#### TASK TO COMPLETE:
Transcribe the material from its first line onward, ending with the line that contains "of the underside." and adding nothing beyond it.

#### RECORDED INFORMATION:
## Begin

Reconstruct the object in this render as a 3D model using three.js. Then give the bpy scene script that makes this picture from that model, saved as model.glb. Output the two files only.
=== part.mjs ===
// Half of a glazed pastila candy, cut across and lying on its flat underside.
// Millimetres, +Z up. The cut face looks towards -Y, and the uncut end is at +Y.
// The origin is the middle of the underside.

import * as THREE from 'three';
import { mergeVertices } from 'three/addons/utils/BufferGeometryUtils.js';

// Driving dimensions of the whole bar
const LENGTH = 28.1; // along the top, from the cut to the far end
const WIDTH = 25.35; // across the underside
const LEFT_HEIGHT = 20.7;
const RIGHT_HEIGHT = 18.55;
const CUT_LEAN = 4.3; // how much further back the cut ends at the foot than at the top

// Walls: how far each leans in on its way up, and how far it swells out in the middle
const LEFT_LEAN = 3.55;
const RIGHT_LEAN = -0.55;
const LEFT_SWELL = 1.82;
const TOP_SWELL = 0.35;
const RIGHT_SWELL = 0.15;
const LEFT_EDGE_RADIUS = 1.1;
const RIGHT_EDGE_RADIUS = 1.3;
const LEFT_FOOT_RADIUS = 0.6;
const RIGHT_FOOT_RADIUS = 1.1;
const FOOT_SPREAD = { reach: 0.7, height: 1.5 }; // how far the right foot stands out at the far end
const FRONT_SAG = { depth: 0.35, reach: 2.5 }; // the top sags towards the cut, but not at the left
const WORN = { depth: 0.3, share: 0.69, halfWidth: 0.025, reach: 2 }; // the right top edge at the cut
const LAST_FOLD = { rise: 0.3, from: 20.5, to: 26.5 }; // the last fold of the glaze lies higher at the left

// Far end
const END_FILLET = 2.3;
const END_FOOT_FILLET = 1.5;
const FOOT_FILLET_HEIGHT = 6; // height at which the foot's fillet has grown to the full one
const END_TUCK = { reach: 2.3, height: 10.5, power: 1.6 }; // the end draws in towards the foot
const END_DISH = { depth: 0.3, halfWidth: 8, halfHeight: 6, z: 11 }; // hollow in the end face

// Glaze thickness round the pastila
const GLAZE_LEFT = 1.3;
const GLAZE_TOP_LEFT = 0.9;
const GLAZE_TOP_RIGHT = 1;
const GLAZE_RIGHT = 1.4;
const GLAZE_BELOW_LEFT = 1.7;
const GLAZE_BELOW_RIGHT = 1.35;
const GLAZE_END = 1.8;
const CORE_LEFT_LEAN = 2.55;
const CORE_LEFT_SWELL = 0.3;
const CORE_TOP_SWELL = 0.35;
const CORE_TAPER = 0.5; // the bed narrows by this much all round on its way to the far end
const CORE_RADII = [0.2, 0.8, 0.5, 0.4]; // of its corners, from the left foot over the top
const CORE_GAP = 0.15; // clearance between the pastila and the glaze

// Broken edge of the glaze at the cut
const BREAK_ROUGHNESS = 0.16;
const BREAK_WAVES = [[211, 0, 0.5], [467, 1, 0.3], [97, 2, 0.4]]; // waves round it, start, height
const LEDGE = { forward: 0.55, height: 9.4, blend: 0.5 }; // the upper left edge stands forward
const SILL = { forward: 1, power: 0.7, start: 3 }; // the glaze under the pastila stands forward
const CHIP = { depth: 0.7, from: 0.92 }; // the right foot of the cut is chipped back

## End

#### RESULT FOR THIS TASK:
Reconstruct the object in this render as a 3D model using three.js. Then give the bpy scene script that makes this picture from that model, saved as model.glb. Output the two files only.
=== part.mjs ===
// Half of a glazed pastila candy, cut across and lying on its flat underside.
// Millimetres, +Z up. The cut face looks towards -Y, and the uncut end is at +Y.
// The origin is the middle of the underside.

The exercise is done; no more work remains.